Pelosi also blamed House Republicans for refusing to fund fully the Border Patrol budget and mean-spiritedness in their effort to criminalize illegal immigrants in the House immigration reform bill that passed in December. House Democrats rejected an amendment that would have removed that penalty from the House bill.
Senate Minority Leader Harry Reid said he is willing to consider the president's proposal to put National Guardsmen at the border.
"I believe in strong border security," Reid, D-Nev., said on the Senate floor, adding that if the National Guard can be logically placed on the border and the money can be found to finance it, "I'll go along with that."
In addition, Reid said Bush must also "publicly denounce" a House-passed bill that makes illegal immigrants subject to prosecution as felons and calls for construction of a 700-mile fence along the Mexican border.
The president's base may not be impressed by what they hear, said former Bush speechwriter David Frum.
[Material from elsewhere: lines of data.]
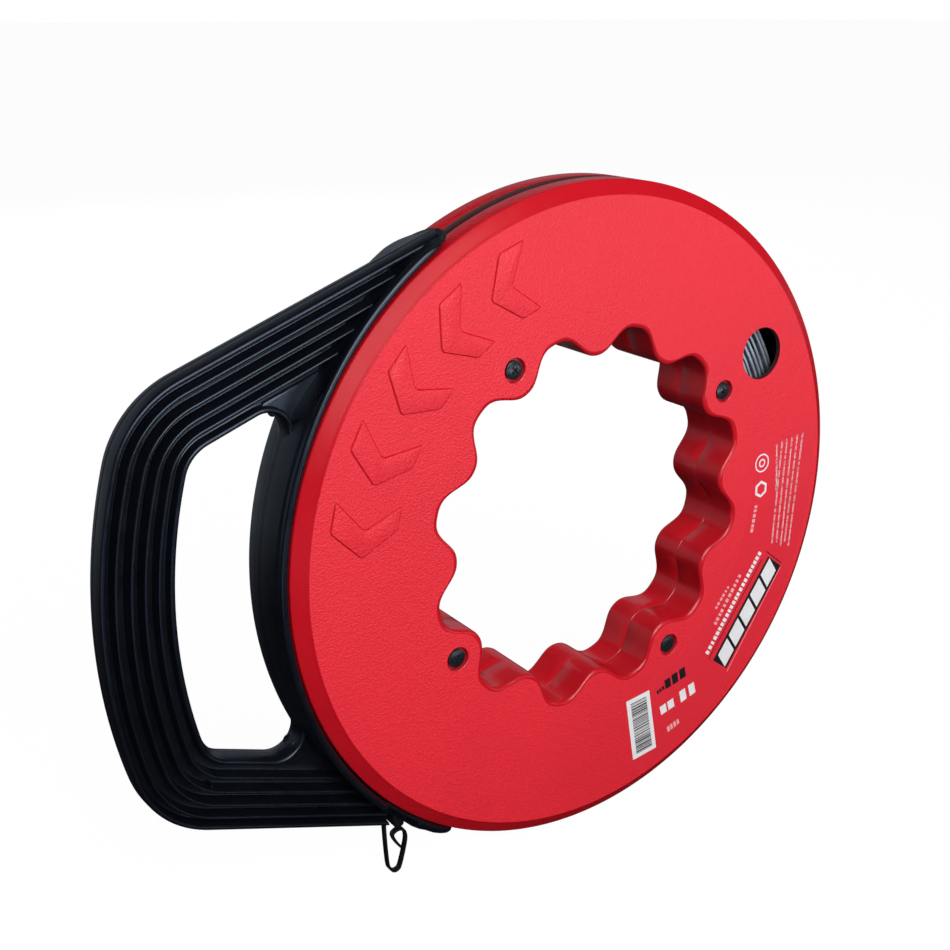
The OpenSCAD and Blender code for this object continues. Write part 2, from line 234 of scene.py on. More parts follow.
class Material:
    """A Principled material whose colour and normal are built up in steps."""

    def __init__(self, name, base, rough, spec=0.5, metal=0.0, coat=0.0):
        self.material = bpy.data.materials.new(name)
        self.material.use_nodes = True
        self.tree = self.material.node_tree
        self.shader = self.tree.nodes["Principled BSDF"]
        for key, value in {"Roughness": rough, "Specular IOR Level": spec, "Metallic": metal,
                           "Coat Weight": coat, "Coat Roughness": 0.12,
                           "Base Color": (*base, 1)}.items():
            self.shader.inputs[key].default_value = value
        self.place = self.new("ShaderNodeTexCoord").outputs["Object"]
        self.base = base
        self.colour = self.normal = None

    def new(self, kind, inputs=None, **settings):
        return add_node(self.tree, kind, inputs, **settings)

    def noise(self, scale, detail):
        return self.new("ShaderNodeTexNoise", {
            "Scale": scale, "Detail": detail, "Roughness": 0.5,
            "Vector": self.place}).outputs["Fac"]

    def vary(self, scale, low, high):
        """Base colour wandering between low and high times the base."""
        ramp = self.new("ShaderNodeValToRGB", {"Fac": self.noise(scale, detail=4.0)})
        for stop, position, gain in zip(ramp.color_ramp.elements, (0.3, 0.7), (low, high)):
            stop.position = position
            stop.color = (*(min(1, c * gain) for c in self.base), 1)
        self.colour = ramp.outputs["Color"]

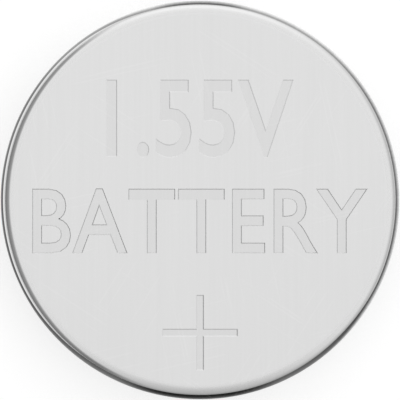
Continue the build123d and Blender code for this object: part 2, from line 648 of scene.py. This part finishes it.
def hair_scratches(tree, turns):
    """Sparse straight lines in these directions, 1 in a scratch and 0 beside it."""
    found = None
    for turn in turns:
        line = ranged(tree, noise(tree, SCRATCH, turn, detail=0.0), *SCRATCH_CREST, 0.0, 1.0)
        patch = ranged(tree, noise(tree, HANDLED, turn), *HANDLED_CREST, 0.0, 1.0)
        line = worked(tree, "MULTIPLY", line, patch)
        found = line if found is None else worked(tree, "MAXIMUM", found, line)
    return found


# %% Nickel on the can
FACE_EDGE = (3.62 * MM, 3.80 * MM)
MARK_LEVELS = [(CELL_HEIGHT - depth) * MM for depth in (0.001, 0.006)]

can_nickel, tree, shader = new_material("can_nickel", metallic=1.0)
off_face = ranged(tree, axis_distance(tree), *FACE_EDGE, 0.0, 1.0)
on_face = worked(tree, "SUBTRACT", 1.0, off_face)
# The floors of the marks are painted a little darker: painted shade in the recesses.
mark_floor_shade = worked(tree, "MULTIPLY", ranged(tree, height(tree), *MARK_LEVELS, 0.0, 1.0), on_face)
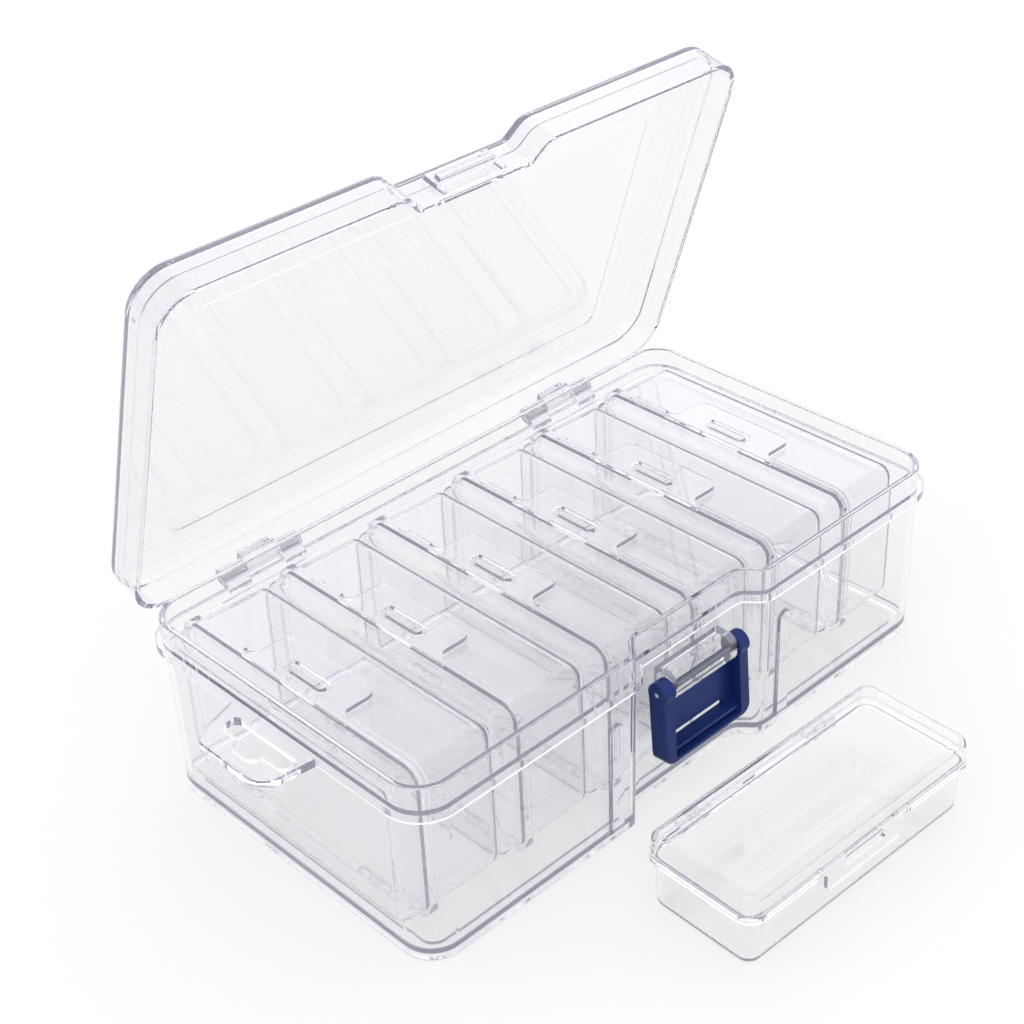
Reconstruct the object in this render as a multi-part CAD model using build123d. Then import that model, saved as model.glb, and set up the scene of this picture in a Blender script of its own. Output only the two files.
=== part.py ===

Frum said Americans don't understand the scale of the problem. One in five people born in Mexico already live in the United States, he said, and the president's policies will do nothing to curb a future exodus from that nation.
"This is a policy that is not only going to fail but it is designed to fail," Frum said of the National Guard basing proposal. "It is an incredibly expensive policy that will not succeed ... What you need to do is enforce the laws inside the borders and that's what the president won't do.
"Right now the policy is 'Ollie ollie oxen free,'" Frum said.